What is being asked
Copy each line of the records that contains the word "with".

+++ Raw data +++

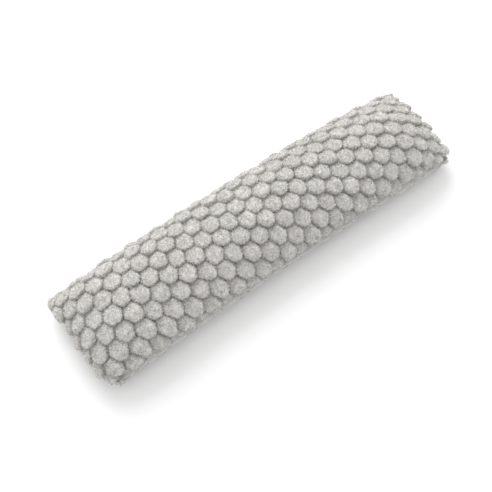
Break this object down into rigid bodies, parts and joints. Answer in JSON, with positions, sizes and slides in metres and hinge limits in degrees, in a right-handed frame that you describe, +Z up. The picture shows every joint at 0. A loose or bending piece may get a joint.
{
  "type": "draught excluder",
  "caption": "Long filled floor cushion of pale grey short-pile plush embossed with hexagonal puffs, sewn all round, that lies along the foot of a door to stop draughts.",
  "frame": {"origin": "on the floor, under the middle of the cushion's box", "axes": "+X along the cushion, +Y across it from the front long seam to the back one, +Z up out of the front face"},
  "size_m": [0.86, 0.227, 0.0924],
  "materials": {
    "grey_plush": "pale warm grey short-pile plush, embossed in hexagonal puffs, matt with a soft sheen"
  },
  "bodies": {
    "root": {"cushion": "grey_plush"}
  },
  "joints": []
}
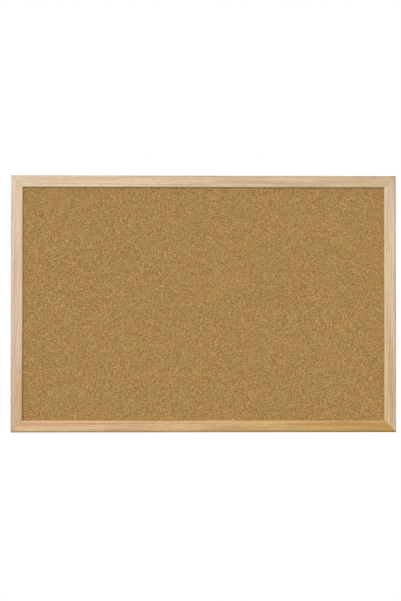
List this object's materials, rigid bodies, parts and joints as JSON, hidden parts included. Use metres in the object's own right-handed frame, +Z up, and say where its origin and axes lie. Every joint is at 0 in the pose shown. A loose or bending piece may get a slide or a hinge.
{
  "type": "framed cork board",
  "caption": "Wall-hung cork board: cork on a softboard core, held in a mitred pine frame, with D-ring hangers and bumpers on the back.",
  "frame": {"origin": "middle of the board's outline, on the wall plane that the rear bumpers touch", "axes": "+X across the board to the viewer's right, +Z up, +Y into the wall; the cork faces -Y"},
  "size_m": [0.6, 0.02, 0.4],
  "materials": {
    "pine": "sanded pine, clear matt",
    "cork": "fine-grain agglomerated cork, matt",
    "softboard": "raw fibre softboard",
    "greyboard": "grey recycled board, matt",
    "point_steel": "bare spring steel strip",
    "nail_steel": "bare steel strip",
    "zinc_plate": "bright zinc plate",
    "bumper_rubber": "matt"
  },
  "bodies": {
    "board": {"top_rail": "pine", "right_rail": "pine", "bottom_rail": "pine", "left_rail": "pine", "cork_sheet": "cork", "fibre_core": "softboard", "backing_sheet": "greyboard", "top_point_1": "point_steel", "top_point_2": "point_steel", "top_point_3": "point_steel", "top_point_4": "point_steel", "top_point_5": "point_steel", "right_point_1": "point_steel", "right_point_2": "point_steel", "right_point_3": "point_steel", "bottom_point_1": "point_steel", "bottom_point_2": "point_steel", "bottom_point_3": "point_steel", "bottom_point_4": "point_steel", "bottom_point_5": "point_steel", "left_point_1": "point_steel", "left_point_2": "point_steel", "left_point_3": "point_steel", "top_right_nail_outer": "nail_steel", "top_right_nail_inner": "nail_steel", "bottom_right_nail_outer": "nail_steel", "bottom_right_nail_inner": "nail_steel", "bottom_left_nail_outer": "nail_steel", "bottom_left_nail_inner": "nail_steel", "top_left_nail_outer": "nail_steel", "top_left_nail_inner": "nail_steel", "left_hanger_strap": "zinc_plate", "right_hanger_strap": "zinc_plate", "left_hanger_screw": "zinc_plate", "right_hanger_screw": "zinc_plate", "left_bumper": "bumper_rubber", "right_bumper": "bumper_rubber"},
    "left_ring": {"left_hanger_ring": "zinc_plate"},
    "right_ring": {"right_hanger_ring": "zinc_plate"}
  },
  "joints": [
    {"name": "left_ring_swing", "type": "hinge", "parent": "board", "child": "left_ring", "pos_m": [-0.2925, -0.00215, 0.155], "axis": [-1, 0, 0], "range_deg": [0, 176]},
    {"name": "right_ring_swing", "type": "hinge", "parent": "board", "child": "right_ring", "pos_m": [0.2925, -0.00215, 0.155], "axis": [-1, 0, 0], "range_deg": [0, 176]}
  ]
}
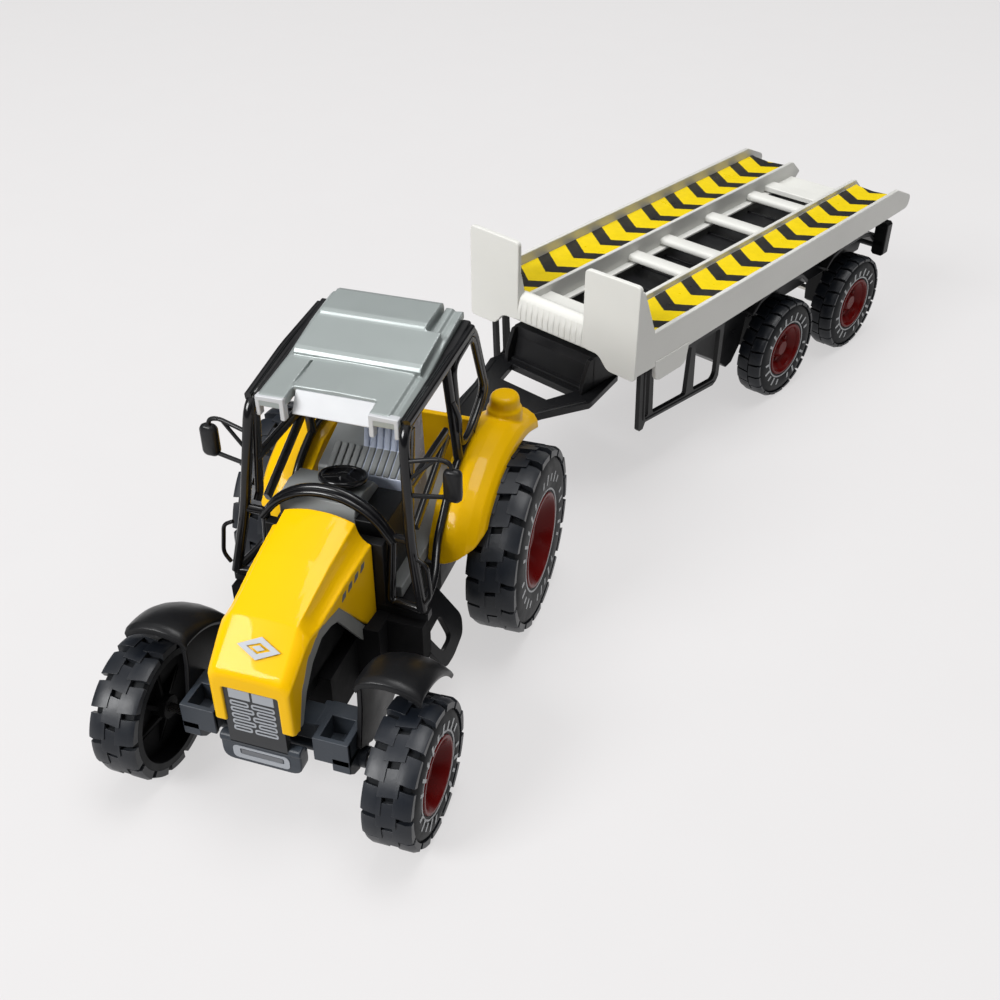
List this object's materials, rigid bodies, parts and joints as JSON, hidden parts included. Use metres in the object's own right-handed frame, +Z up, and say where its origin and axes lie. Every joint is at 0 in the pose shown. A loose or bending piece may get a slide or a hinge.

+++
+++ Raw data +++

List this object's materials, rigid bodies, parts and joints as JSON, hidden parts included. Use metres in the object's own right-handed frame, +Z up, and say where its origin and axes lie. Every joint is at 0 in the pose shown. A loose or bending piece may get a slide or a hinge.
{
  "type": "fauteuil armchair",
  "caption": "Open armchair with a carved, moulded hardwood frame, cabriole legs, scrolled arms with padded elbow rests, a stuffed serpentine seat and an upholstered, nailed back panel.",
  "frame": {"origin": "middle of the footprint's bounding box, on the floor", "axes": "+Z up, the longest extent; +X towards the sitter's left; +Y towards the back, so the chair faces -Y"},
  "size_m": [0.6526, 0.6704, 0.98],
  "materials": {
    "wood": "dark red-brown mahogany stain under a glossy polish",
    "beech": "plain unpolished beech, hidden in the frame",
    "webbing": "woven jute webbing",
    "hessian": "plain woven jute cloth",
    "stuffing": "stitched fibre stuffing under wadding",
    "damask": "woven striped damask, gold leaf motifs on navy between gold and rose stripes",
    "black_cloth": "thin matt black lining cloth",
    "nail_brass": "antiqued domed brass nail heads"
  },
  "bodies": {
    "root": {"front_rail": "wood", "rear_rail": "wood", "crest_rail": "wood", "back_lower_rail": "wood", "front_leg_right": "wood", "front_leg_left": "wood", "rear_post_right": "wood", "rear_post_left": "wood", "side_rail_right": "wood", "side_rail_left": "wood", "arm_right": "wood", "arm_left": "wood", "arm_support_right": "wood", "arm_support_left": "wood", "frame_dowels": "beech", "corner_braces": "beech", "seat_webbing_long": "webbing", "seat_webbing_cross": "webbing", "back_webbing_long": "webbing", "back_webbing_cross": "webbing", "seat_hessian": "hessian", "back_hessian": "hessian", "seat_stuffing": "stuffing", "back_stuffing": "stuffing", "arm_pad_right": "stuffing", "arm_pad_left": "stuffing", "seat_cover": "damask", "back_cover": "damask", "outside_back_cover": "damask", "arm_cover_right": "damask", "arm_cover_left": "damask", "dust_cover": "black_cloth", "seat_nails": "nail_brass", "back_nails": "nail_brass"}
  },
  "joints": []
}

+++

Answer to the task
Break this object down into rigid bodies, parts and joints. Answer in JSON, with positions, sizes and slides in metres and hinge limits in degrees, in a right-handed frame that you describe, +Z up. The picture shows every joint at 0. A loose or bending piece may get a joint.
  "caption": "Long filled floor cushion of pale grey short-pile plush embossed with hexagonal puffs, sewn all round, that lies along the foot of a door to stop draughts.",
    "grey_plush": "pale warm grey short-pile plush, embossed in hexagonal puffs, matt with a soft sheen"
  "caption": "Wall-hung cork board: cork on a softboard core, held in a mitred pine frame, with D-ring hangers and bumpers on the back.",
  "caption": "Open armchair with a carved, moulded hardwood frame, cabriole legs, scrolled arms with padded elbow rests, a stuffed serpentine seat and an upholstered, nailed back panel.",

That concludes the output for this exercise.